EXERCISE DESCRIPTION: Tally the lines with the word "write" and report the number alone.

SUPPLIED MATERIAL:
###

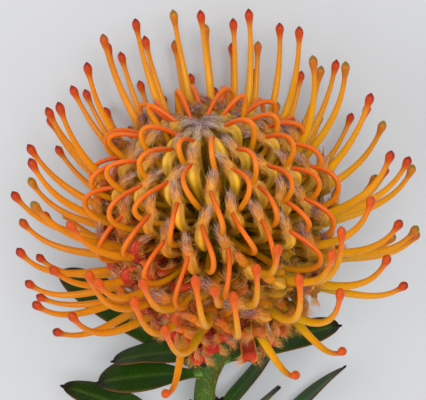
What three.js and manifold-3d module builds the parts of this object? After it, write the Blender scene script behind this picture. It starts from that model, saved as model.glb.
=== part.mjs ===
// A cut pincushion protea flower (Leucospermum) lying on its back, with its stem and leaves.
//
// The flower is laid out upright in its own frame: the axis is +Z towards the tip of the head, the
// origin is the middle of the head, and -Y is the side that faces up once the flower lies down.
// A direction from the middle is a polar angle, counted from the axis, and an azimuth about it.
// Lengths are millimetres and angles are degrees.

import * as THREE from 'three';
import { mergeVertices } from 'three/addons/utils/BufferGeometryUtils.js';
import Module from 'manifold-3d';

const wasm = await Module();
wasm.setup();

// ---- driving dimensions ------------------------------------------------------------------------

const AXIS_RISE = 20; // how far the axis points up from the surface, once the flower lies down
const CENTRE_HEIGHT = 43; // middle of the head over the surface

// Florets sit on the receptacle in one golden-angle spiral, so they also read as 13 spiral rows.
const DIVERGENCE = 137.50776;
const SPIRAL_START = 200;
const TIP_FLORETS = 8; // the youngest ones, at the tip of the head
const TIP_DIVERGENCE = 135; // three eighths of a turn, so that the eight stand evenly round the tip
const ROWS = 13;
const ROW_PARTS = { inner: 3, middle: 3, outer: 4 }; // florets in each length of a row
const ROW_FLORETS = ROW_PARTS.inner + ROW_PARTS.middle + ROW_PARTS.outer;
const FLORETS = TIP_FLORETS + ROWS * ROW_FLORETS;
const LAST_POLAR = 122; // polar angle of the oldest floret, just above the bracts
const FIRST_OPEN = 58; // polar angle at which an open style counts as new
const GAP = 0.3;

// A floret is open past this polar angle, which is larger on the upper side and varies a little.
const OPENING = { polar: 63, upperSide: 19, variation: 3 };

// Where the tips of the open styles are: the polar angle of the youngest and of the oldest, which
// lean less on the underside, and how far the tips are from the middle of the head.
const TIPS = { youngPolar: 36, oldPolar: 110, underneath: 24, reach: 55.5 };

// The styles on the upper side hook up: how far that moves the polar angle and reach of the tip,
// and the direction and length of the curve's two ends.
const HOOK = { polar: 14, reach: 9, endPolar: 30, ends: 5, footPolar: 6 };

// The oldest ones on the upper side droop instead: how many are the oldest, how far the polar angle
// and reach of the tip move, how far they pull towards the top, and how far they sway aside.
const DROOP = { oldest: 10, polar: 10, reach: 4, pull: 0.3, sway: 12 };

// The receptacle is an upright ellipsoid, and the florets stand a little off it.
const RECEPTACLE = { radius: 10.0, halfHeight: 18.3, middle: -8 };
const BASE = { radius: 10.7, halfHeight: 19, middle: -8 };

const LIMB_REACH = 31; // from the middle of the head to the hairy heads of the unopened florets
const TUBE_SIDES = 4;

const STEM_RADIUS = 3.2;
const STEM_TOP = -27;
const STEM_END = -117;

// Each leaf: where it leaves the stem, its azimuth, its angle to the stem's upward direction, how
// far it bends over its length, how far it is twisted, and its length and width.
const LEAVES = {
  leaf_right_upper: { at: -49, azimuth: 4, spread: 72, bend: 8, twist: -8, length: 35, width: 14 },
  leaf_left_edge: { at: -44, azimuth: 175, spread: 80, bend: 8, twist: 20, length: 28, width: 14 },
  leaf_back_left: { at: -53, azimuth: 214, spread: 54, bend: 14, twist: 4, length: 52, width: 15 },
  leaf_left_broad: { at: -52, azimuth: 170, spread: 74, bend: 8, twist: 0, length: 30, width: 15 },
  leaf_back_right: { at: -74, azimuth: 330, spread: 58, bend: 8, twist: -40, length: 28, width: 10 },
  leaf_left_under: { at: -70, azimuth: 140, spread: 66, bend: 20, twist: -6, length: 40, width: 14 },
  leaf_front: { at: -84, azimuth: 24, spread: 34, bend: 6, twist: -12, length: 38, width: 10 },
  leaf_left_low: { at: -80, azimuth: 182, spread: 44, bend: 14, twist: -8, length: 46, width: 12 },
  leaf_right_low: { at: -101, azimuth: 350, spread: 50, bend: 6, twist: -34, length: 57, width: 11 },
  leaf_right_small: { at: -104, azimuth: 24, spread: 36, bend: 4, twist: -30, length: 54, width: 9 },
};

const COLOURS = {
  unopened: 0xe0a030,
  open: 0xf08a1e,
  receptacle: 0x6f7a2a,
  bracts: 0x7a8a45,
  stem: 0x6d8a35,
  leaf: 0x2f6a22,
};

// ---- small maths -------------------------------------------------------------------------------

const radians = THREE.MathUtils.degToRad;
const lerp = THREE.MathUtils.lerp;
const smooth = (x, from, to) => THREE.MathUtils.smoothstep(x, from, to);

// A repeatable value from -1 to 1 that differs from floret to floret and from use to use.
function vary(index, use) {
  const value = Math.sin(index * 12.9898 + use * 78.233) * 43758.5453;
  return 2 * (value - Math.floor(value)) - 1;
}

// The value at t of a line through [t, value] pairs.
function along(pairs, t) {
  const next = pairs.findIndex(([at]) => at >= t);
  if (next <= 0) return pairs[next === 0 ? 0 : pairs.length - 1][1];
  const [[t0, v0], [t1, v1]] = [pairs[next - 1], pairs[next]];
  return lerp(v0, v1, (t - t0) / (t1 - t0));
}

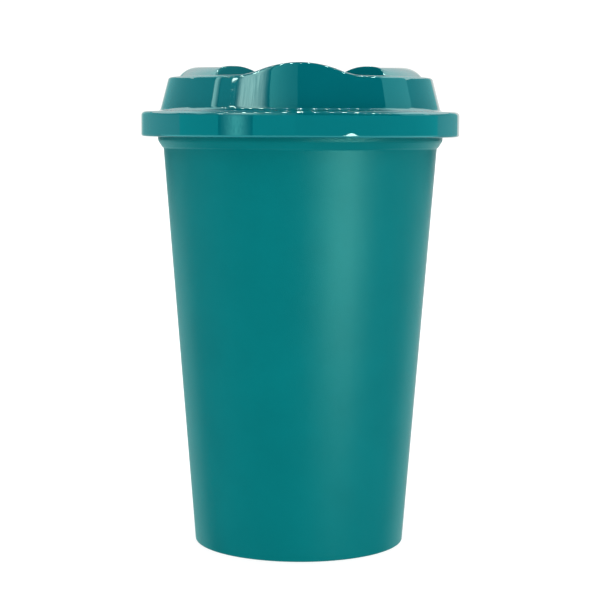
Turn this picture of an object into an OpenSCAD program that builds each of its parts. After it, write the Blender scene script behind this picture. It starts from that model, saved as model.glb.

###

FULL ANSWER: 2